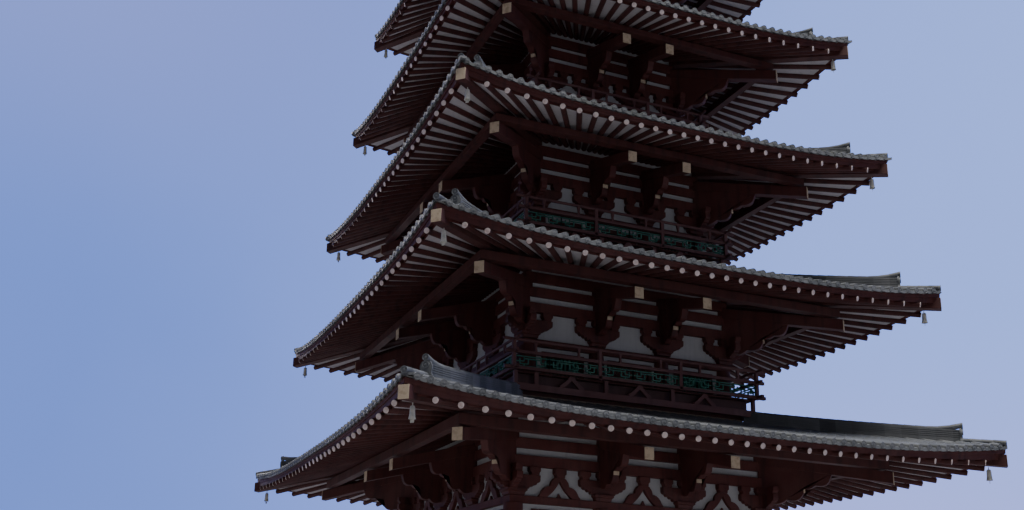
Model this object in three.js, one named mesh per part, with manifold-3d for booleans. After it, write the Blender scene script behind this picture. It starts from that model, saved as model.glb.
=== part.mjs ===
// A five-storey pagoda three bays square: stone podium, round columns, cloud-shaped brackets, fan rafters,
// tiled roofs with hip ridges and wind bells, railed balconies and a bronze spire with nine rings.
// Millimetres, +Z up. The origin is on the ground under the middle of the tower, and the front faces -Y.

import * as THREE from "three";
import { mergeVertices } from "three/addons/utils/BufferGeometryUtils.js";
import Module from "manifold-3d";

const wasm = await Module();
wasm.setup();

// Each storey: half width and height of its hip ends, column spacing, the radius and flats of its columns,
// the half width of the purlin that its tail rafters carry, its floor over the hip ends below it (over the
// ground for the first), and the height of its balcony rail.
const STOREYS = [
  { eave: 8370, hip: 6620, bay: 2540, column: 290, sides: 8, purlin: 6220, floorRise: 1150 },
  { eave: 7500, hip: 11090, bay: 2130, column: 265, sides: 6, purlin: 5500, floorRise: 2000, rail: 960 },
  { eave: 6730, hip: 15340, bay: 1775, column: 245, sides: 6, purlin: 4950, floorRise: 2000, rail: 960 },
  { eave: 6130, hip: 19420, bay: 1470, column: 225, sides: 6, purlin: 4450, floorRise: 1930, rail: 940 },
  { eave: 5660, hip: 23310, bay: 1250, column: 205, sides: 6, purlin: 4050, floorRise: 1800, rail: 900 },
];
const TOTAL_HEIGHT = 39200;
const GAP = 0.3; // between faces that touch
const LAP = 60; // that joined pieces run into each other
const CUT_PAST = 50; // that an opening's cut runs past both faces

// Podium and steps
const PODIUM = { half: 5850, height: 1150, course: 180, reach: 130 };
const STEPS = { half: 1500, cheek: 260, risers: 6, tread: 330 };

// Heights over the hip ends of the same storey, alike on all five
const WINDOW_TOP = -1660;
const HEAD_BEAM = [-1510, -1310];
const BLOCK_TOP = -960;
const ARM = [-960, -540];
const BRACKET_BEAM = [-540, -250];

// Walls and what is planted on them
const PLASTER_PROUD = 60; // plaster face beyond the column centres
const WALL_THICKNESS = 350;
const BEAM_DEPTH = 110;
const BRACKET_WIDTH = 240;
const ARM_LENGTH = 1400;
const ARM_SPACE = 200; // at least, between neighbouring arms
const BLOCK_WIDTH = [440, 600]; // foot and top
const SILL_HEIGHT = 60;
const WINDOW_SILL = 1350; // on the ground floor
const OPENING_WIDTH = { door: 0.86, window: 0.78 }; // of the clear width between columns
const DOOR = { jamb: 110, leaf: 70, setBack: 20, rebate: 60, play: 8, swing: 30 };
const UPPER_DOOR = { proud: 60, sunk: 90, hung: 20 };

// Eaves
const RAFTER = { depth: 160, endUnder: -390, wallUnder: 800 };
const CORNER_LIFT = { rafters: 270, tiles: 430 }; // the eave thickens towards its corners
const LIFT_POWER = 3;
const FASCIA_TOP = -105;
const BOARD = 100; // boards over the rafters at the wall
const WALL_TOP = RAFTER.wallUnder + RAFTER.depth + BOARD;
const HIP_RAFTER = { width: 270, height: 320, wallRise: 60 };
const TAIL_RAFTER = { height: 310, drop: 320, past: 170 };
const CLOUD = { nose: 0.36, shoulder: 0.58, step: 120 }; // shares of the way from wall to purlin, and mm
const PURLIN_WIDTH = 240;
const BELL = { inset: 320, top: -120, height: 460, radius: 105, crown: 0.6, hanger: 22 };
const EAVE_STATIONS = [-1, -0.75, 0, 0.75, 1]; // along a side, from corner to corner

// Tiled roofs
const TILE = { reach: 90, edgeTop: 50, wallRise: 1470, edgeSlope: 0.24, lip: 150 };
const TILE_STATIONS = [1, 0.66, 0.33, 0]; // up the slope, from the eave
const RIDGE = { width: 340, height: 390, inset: 740, tip: 90, low: 75, short: 60 };
const SPIRE_BASE = 26900;
const SPIRE_HALF = 780;
const ROOF_SHELL = 300;

// Floors and balconies
const TRAY = { thickness: 160, set: 105, skirt: 260, wide: 100 };
const BALCONY = { base: 325, seat: 1480, deck: 620, rail: 640, panel: 0.645, bar: 80, post: 110, bays: 3 };
const APRON = { front: 600, thickness: 80, foot: 1450 };
const DECK_THICKNESS = 80;
const BASE_THICKNESS = 100;

// Spire, from its base up
const BASIN = { body: 700, lipLow: 590, top: 740, lip: 90 };
const BASIN_TOP = SPIRE_BASE + BASIN.top;
const BOWL = { radius: 640, rise: 520, arc: 0.86, neck: 200, neckTop: 640 };
const LOTUS = { radius: 560, petal: 40, crown: 420 };
const BOWL_TOP = BASIN_TOP + 950;
const SHAFT = 105;
const SHAFT_TOP = TOTAL_HEIGHT - 1250;
const RINGS = { count: 9, first: BOWL_TOP + 800, pitch: 640, widest: 830, narrowest: 560, height: 150 };
const RING_GAP = { rim: 130, outer: 82, hub: 60 }; // the rim in mm, then degrees in each quarter
const FLAME = { low: RINGS.first + RINGS.count * RINGS.pitch - 120, high: SHAFT_TOP - 60, plate: 50 };
const FLAME_COLLAR = { radius: 150, below: 20, above: 160 };
const JEWELS = {
  foot: 150,
  lower: { radius: 270, rise: 330 },
  waist: { radius: 110, rise: 640 },
  upper: { radius: 240, rise: 860 },
  tip: 60,
};

const red = { color: 0x7c2a1c, roughness: 0.6, metalness: 0 };
const FINISH = {
  stone: { color: 0x9b968c, roughness: 0.9, metalness: 0 },
  timber: red,
  rafters: { ...red, color: 0x6d2418 },
  plaster: { color: 0xd9d8d2, roughness: 0.85, metalness: 0 },
  tile: { color: 0x4b4f51, roughness: 0.75, metalness: 0 },
  boards: { color: 0x8a6f52, roughness: 0.8, metalness: 0 },
  bronze: { color: 0x5e5a44, roughness: 0.45, metalness: 0.8 },
};

const GRID = 64; // coordinates keep to 1/64 mm, so that faces that meet share the same numbers

// Makes a solid for joining and cutting from a closed three.js geometry.
function solid(geometry) {
  const bare = geometry.clone();
  bare.deleteAttribute("normal");
  bare.deleteAttribute("uv");
  bare.attributes.position.array.forEach((value, i, all) => {
    all[i] = Math.round(value * GRID) / GRID;
  });
  const merged = mergeVertices(bare, 0.5 / GRID);
  return new wasm.Manifold(
    new wasm.Mesh({
      numProp: 3,
      vertProperties: merged.attributes.position.array,
      triVerts: new Uint32Array(merged.index.array),
    }),
  );
}

// Joins a list of solids into one.
function join(parts) {
  return parts.reduce((all, part) => all.add(part));
}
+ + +
Brief
Filter the listing above for the string "three" and copy every matching line.

Solution
Model this object in three.js, one named mesh per part, with manifold-3d for booleans. After it, write the Blender scene script behind this picture. It starts from that model, saved as model.glb.
// A five-storey pagoda three bays square: stone podium, round columns, cloud-shaped brackets, fan rafters,
import * as THREE from "three";
import { mergeVertices } from "three/addons/utils/BufferGeometryUtils.js";
// Makes a solid for joining and cutting from a closed three.js geometry.